DevOps Platform Automates Data Process
Modernising the VDW gave Toyota the chance to integrate DevOps pipelines to more easily deploy new features and capabilities. “For DevOps, the difference is day and night,” Marepally said. “Infosys built and enhanced re-usable frameworks which simplified development of the ingestion transformation process, including bathing and streaming. These frameworks have standardised the cloud migration process and helped in completing it in faster pace. The technologies adopted enabled scaling of resources and execution of workflows in parallel mode, which was difficult in on-premises due to the server capacity. Specifically, Infosys developed a framework that standardised the ingestion process using six config-driven templates. Instead of manually building new workflows and syncing all aspects of the environment, the Toyota team can now use templates that automate ingestion. Infosys also extended an existing transformation framework to work on AWS, which simplified maintenance, deployment, troubleshooting, and adoption.

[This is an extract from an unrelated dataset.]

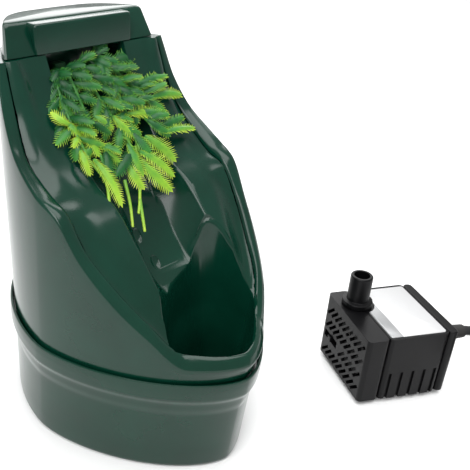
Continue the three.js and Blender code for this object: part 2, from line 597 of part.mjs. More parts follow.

Endless Possibilities for Advanced Analytics and Data Science
With faster performance, plus a more accessible and scalable architecture, the possibilities for advanced analytics are virtually endless. “It’s open to people’s imaginations at this point,” Marepally said. “With the VDW in the lake, analysis doesn’t require duplicating or refreshing the data. Our end users can do advanced analytics, MLOps, or build a model.” The modernised architecture laid the foundation for deeper data science at Toyota, which will not only unlock new insights, but also have a ripple effect on downstream applications.